I know a lot of young poetry struggle to find their own voice and wind up emulating their heroes. I really never did that. There’s this poem and ‘Yesterday’ and then I dropped this approach and went back to what I was doing. This is the last poem too where you can see me being affected by Wilfred Owen’s work. I don’t think I wrote a war poem again for thirty years.

The bone-white cross comes from The Exorcist.


Gwil W said...

Lambs to the slaughter
Behind them the mEn
with the BANANAS.

Gwil W said...


Jim Murdoch said...

Sorry, Gwilliam, but you've lost me there. Is the capital E in 'mEn' important?

Gwil W said...

Sorry Jim, that E was typo. I refer to the Banana Republic mentality. Those who start wars should be made to have a banana symbol on their flag.

Jim Murdoch said...

Ah, I see, Gwilliam. I wonder how many wouldn't have a banana then? According to this article Britain has only NOT invaded 22 of the world's counties.

vito pasquale said...

Jim - The first poet to have an influence on me (we’re talking 40+ years ago) was e. e. cummings and it was his my sweet old etcetera that I recall reading first.

I’ve grown up thinking one can’t go wrong writing an anti-war poem that uses only lowercase letters. Yours is an excellent example.

A number of poems about war seem to be in my folders, including the one I’m fairly certain is the first of mine you read. It was titled “A Memorial Day Conversation With My Father.” It was published in 2009 on a site called “The Big Table” or something. . . which has disappeared.

So it goes.

Jim Murdoch said...

Cummings bothered me, Vito. I didn’t understand his rules and so I didn’t know how to decode his poems. Now I realise that he made up ‘rules’ as he went along and there’s no grand plan. That always annoyed me but I had read him by this time and my own experiments with odd punctuations I believe I picked up from him. But I’ve never really been much into anything that looked too avant-garde. They fascinate me but for me it’s a matter of balancing the pros and the cons and I’ve always felt that what Cummings did detracted more than it added. I read an explanation—by someone else, not Cummings—of his poem ‘mOOn Over tOwns mOOn’ saying that the capital O’s were there to suggest the full moon and I remember thinking: But what’s wrong with the word ‘moon’? Doesn’t it suggest a moon? Not very tolerant back then and I’d like to think I’m better now but not a lot if I’m being honest.

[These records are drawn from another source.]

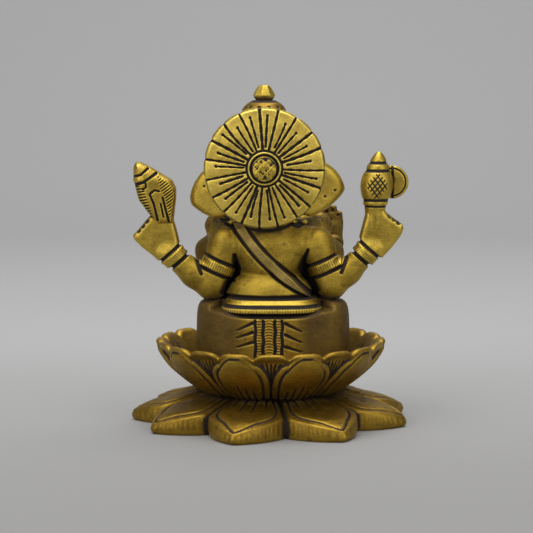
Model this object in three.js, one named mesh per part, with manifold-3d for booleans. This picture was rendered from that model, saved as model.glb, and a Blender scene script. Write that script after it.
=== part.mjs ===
// A seated elephant-headed deity in cast brass, on a double lotus.
// Millimetres, +Z up. The origin is the middle of the underside of the lower lotus.
// The figure faces -Y, so its back and the round halo are towards +Y, and its left side is +X.
import * as THREE from "three";
import { mergeVertices } from "three/addons/utils/BufferGeometryUtils.js";
import Module from "manifold-3d";

const wasm = await Module();
wasm.setup();

// Driving dimensions
const HEIGHT = 100; // underside of the lotus to the tip of the crown
const GAP = 0.3; // room left between neighbours that touch
const PETALS = 10; // in each row of both lotuses
const BASE_TIP_R = 41.3; // lower lotus, at a petal's tip
const BASE_VALLEY_R = 31; // lower lotus, between two petals
const BASE_TIP_H = 3.4; // height of a lower petal's edge, at its tip
const BASE_VALLEY_H = 6; // and between two petals
const BASE_TOP = 9.3; // plateau that carries the upper lotus
const BOWL_FOOT_R = 17; // upper lotus, where it stands on the lower one
const BOWL_RIM_R = 34.5; // upper lotus, at a petal's tip
const BOWL_VALLEY_R = 32.6; // upper lotus, between two petals
const BOWL_RIM_Z = 24.3;
const BOWL_FLOOR = 15; // the figure sits on this
const BOWL_WALL = 4.2; // upright thickness of the sloping wall
const BOWL_RIM_WALL = 1.6; // and of its lip
const SEAT_TOP = 37.3;
const SEAT_HALF_X = 22.8;
const SEAT_HALF_Y = 15.5;
const HEAD_X = 1.9; // the head leans a little to the figure's left
const HEAD_Z = 72;
const HALO_R = 17.7;
const HALO_Z = 76.2;
const HALO_Y = 12.6;
const RIVET_R = 1.6; // shank of the rivet that holds the halo
const SCREW_R = 1.5; // shank of the fixing screw, under the base
const SCREW_HEAD_R = 3.4;
const SCREW_HEAD_TOP = 2.8;
const SCREW_TIP = 22;
const WASHER_R = 4.4;
const WASHER_THICK = 0.6;

const BACKWARDS = new THREE.Vector3(0, 1, 0);
const rad = THREE.MathUtils.degToRad;
const vec = (p) => new THREE.Vector3(...p);

// Materials
const brightBrass = new THREE.MeshStandardMaterial({ color: 0xb8963f, roughness: 0.38, metalness: 1 });
const agedBrass = new THREE.MeshStandardMaterial({ color: 0x8a6a2a, roughness: 0.48, metalness: 1 });
const steel = new THREE.MeshStandardMaterial({ color: 0x9a9a98, roughness: 0.35, metalness: 1 });

// A closed geometry as a solid that can be joined and cut.
function solidOf(geometry) {
  const loose = geometry.index ? geometry.toNonIndexed() : geometry;
  const bare = new THREE.BufferGeometry().setAttribute("position", loose.getAttribute("position"));
  const welded = mergeVertices(bare, 1e-3);
  const mesh = new wasm.Mesh({
    numProp: 3,
    vertProperties: welded.attributes.position.array,
    triVerts: new Uint32Array(welded.index.array),
  });
  return new wasm.Manifold(mesh);
}

// A solid back as a geometry, without the slivers that a cut can leave.
function geometryOf(solid) {
  const largest = solid.decompose().sort((a, b) => b.volume() - a.volume())[0];
  const mesh = largest.getMesh();
  const points = new Float32Array(mesh.numVert * 3);
  for (let i = 0; i < mesh.numVert; i++) {
    const start = i * mesh.numProp;
    points.set(mesh.vertProperties.subarray(start, start + 3), i * 3);
  }
  const geometry = new THREE.BufferGeometry();
  geometry.setAttribute("position", new THREE.BufferAttribute(points, 3));
  geometry.setIndex(new THREE.BufferAttribute(mesh.triVerts, 1));
  return geometry;
}

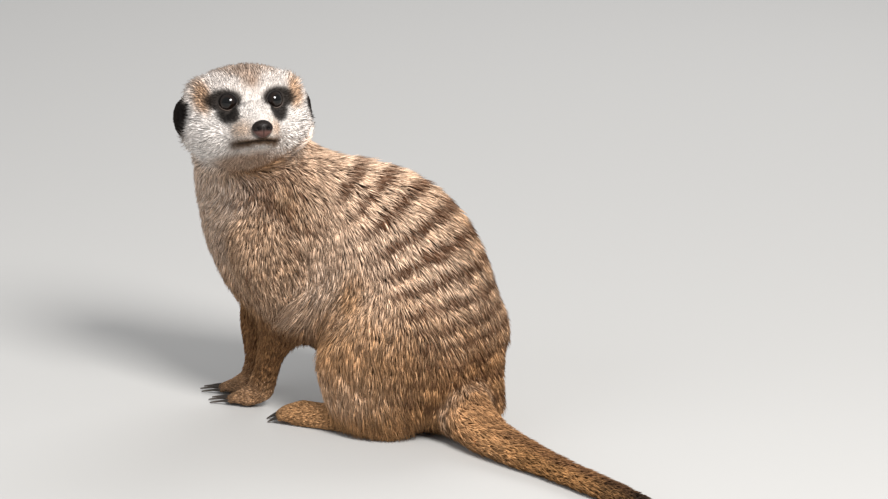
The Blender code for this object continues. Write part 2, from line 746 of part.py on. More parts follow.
def build():
    body = fused_body()
    fitted_to = twin(body, "body whole")
    pieces = parted(body)
    fitted, pieces["head"] = fitted_pieces(fitted_to, pieces["head"])
    pieces.update(fitted)
    model = bpy.data.collections.new("meerkat")
    bpy.context.scene.collection.children.link(model)
    for name, piece in pieces.items():
        FORMS.objects.unlink(piece)
        model.objects.link(piece)
        piece.name = name
        finish(piece)
    set_origin(list(pieces.values()))
    for guide in FORMS.objects:
        guide.hide_render = True
        guide.display_type = "WIRE"


for old in list(bpy.data.objects):
    bpy.data.objects.remove(old)
FORMS = bpy.data.collections.new("cutters")
bpy.context.scene.collection.children.link(FORMS)
build()
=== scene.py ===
"""Meerkat, life size: one skin, its coat, eyes, lids, nose and claws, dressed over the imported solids.

Laid out as an add-on: an operator for each piece or group of like pieces and one for the stage, and a panel.
Places are worked out in millimetres in the frame of the animal's own loops, in which its body heads to -X,
its face looks to -Y and the floor is at z = 0, and are set down in the model's frame at the end.
"""

import math

import bmesh
import bpy
import numpy as np
from bpy.props import FloatProperty, IntProperty, PointerProperty
from mathutils import Matrix, Vector, noise
from mathutils.bvhtree import BVHTree
from mathutils.kdtree import KDTree


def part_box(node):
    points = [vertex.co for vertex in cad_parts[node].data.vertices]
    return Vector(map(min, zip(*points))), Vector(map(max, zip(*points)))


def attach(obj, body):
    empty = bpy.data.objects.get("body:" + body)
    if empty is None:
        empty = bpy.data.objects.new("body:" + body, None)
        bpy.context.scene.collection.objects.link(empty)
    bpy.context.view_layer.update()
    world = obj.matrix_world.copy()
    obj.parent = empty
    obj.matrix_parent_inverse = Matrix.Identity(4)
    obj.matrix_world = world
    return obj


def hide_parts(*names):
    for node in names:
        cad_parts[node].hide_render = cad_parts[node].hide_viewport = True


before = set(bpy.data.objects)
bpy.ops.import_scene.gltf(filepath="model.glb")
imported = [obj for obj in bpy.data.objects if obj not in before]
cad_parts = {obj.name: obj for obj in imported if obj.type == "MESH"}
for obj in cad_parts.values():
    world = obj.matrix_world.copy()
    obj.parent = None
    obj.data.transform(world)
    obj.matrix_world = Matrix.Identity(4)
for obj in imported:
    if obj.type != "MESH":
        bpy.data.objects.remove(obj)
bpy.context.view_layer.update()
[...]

I’ve probably only written about a half-dozen anti-war poems even counting the juvenilia. The poetry of Wilfred Owen really struck a chord with me. Mostly they’re on the naïve side. I realise this now as an adult that it doesn’t matter that war’s wrong and killing’s wrong. There are other people whose ideals believe that it’s fine and dandy to war with us and that their war even has the divine stamp of approval. These people cannot be reasoned with. They need to be fought. Thankfully I’ve never been fit enough to get drafted so my ideals have never been tested. I do remember at the time of the Falklands Conflict—before it became an actual war—the attitude of some of the young men around me: “Oh, yes, let’s go to war and kill every Argentinian we see.” A week before most of them would’ve said the Falklands was an archipelago off the coast of Scotland possibly near Shetland or down by Arran. I thought: Did none of you do ANY history at school?